The key, I think, comes, yes, with knowledge and experience, and more of that thing called WISDOM. All that I believe at this point in life about wisdom comes down to one moral, one axiom, one axe-edged blunt instrument that can lop off the branch of naive innocence from any tree of life: That WISDOM comes more so from pain than pleasure.

If where we fail brings greater learning than the lesser evils of triumphs, then humanity still has a lot to learn. I feel old, though, because of weariness and exhaustion from catching up with the high ideals that I think should be possible in my life. How many others do not feel the same, that fewer minority who reach mid-maturity and cannot deal with themselves in honesty. My friend, “Archon Lasan” was right when he said, “We are born human, and we grow up tribal. At some point, we spend the rest of our lives trying to be human again.” May the northern lakes’ very own Jack Armstrong rest in peace, for he taught many well. May we all reach humanity.
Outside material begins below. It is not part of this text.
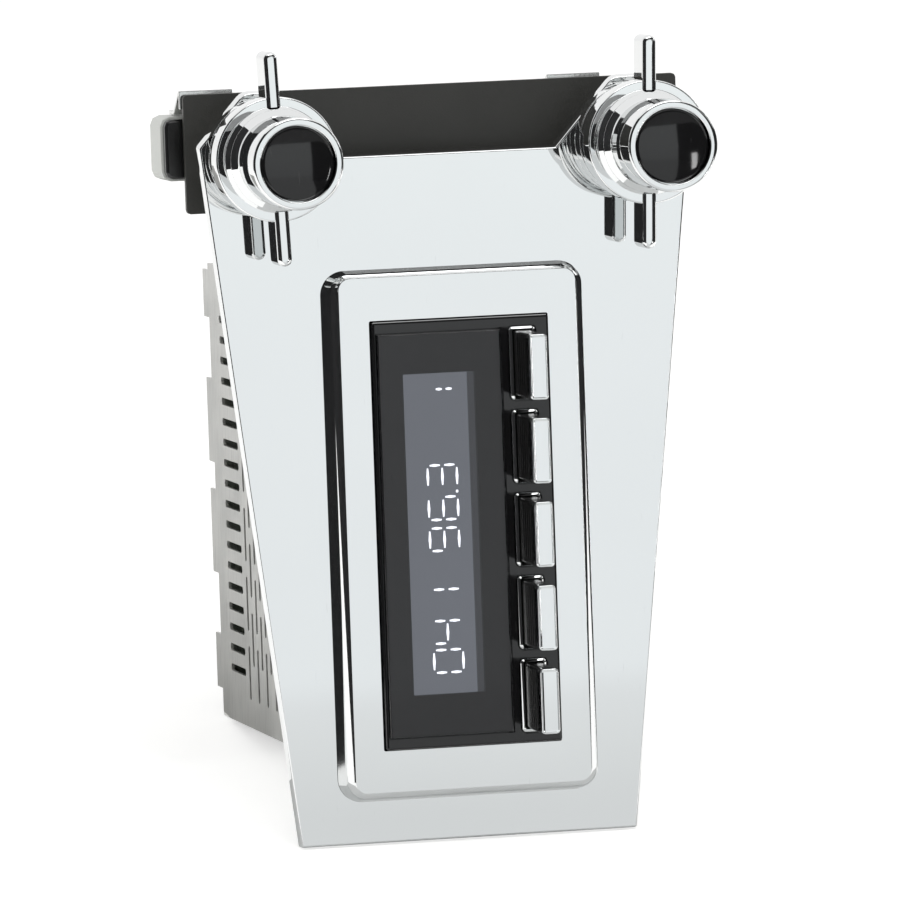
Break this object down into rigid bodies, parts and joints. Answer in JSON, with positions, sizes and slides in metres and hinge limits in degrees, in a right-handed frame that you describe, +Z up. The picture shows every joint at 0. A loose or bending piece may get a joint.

In this ruminating on Chet’s, in the days that followed since I’ve been home, the question of Day #8 on the Underground Freeway started to gestate. It had a hard birth, and I’m more grateful now than when I was at Chet’s. We learn for some reason; we build knowledge within and collectively for some purpose. In that sum of reasoning, facts, entertainment, and the pain of experience, would we trade all to relive a smarter life, a less painful one, or even one where we found more happiness than we did? History is like a repeating record on the stereo. Are we stuck on something past which we fail to rise to the next level of human spirit? toward another song, another thought, another pleasure, our muse which truly makes us happier to be us? Do we ever learn enough in life just to be in total peace before dying? I hope I’m not the only accidental optimist in thinking we can someday do better with all we know.

Question: “What do we do with whatever wisdom we suffered to learn if few, especially those younger, have to learn the same mistakes and successes as we?”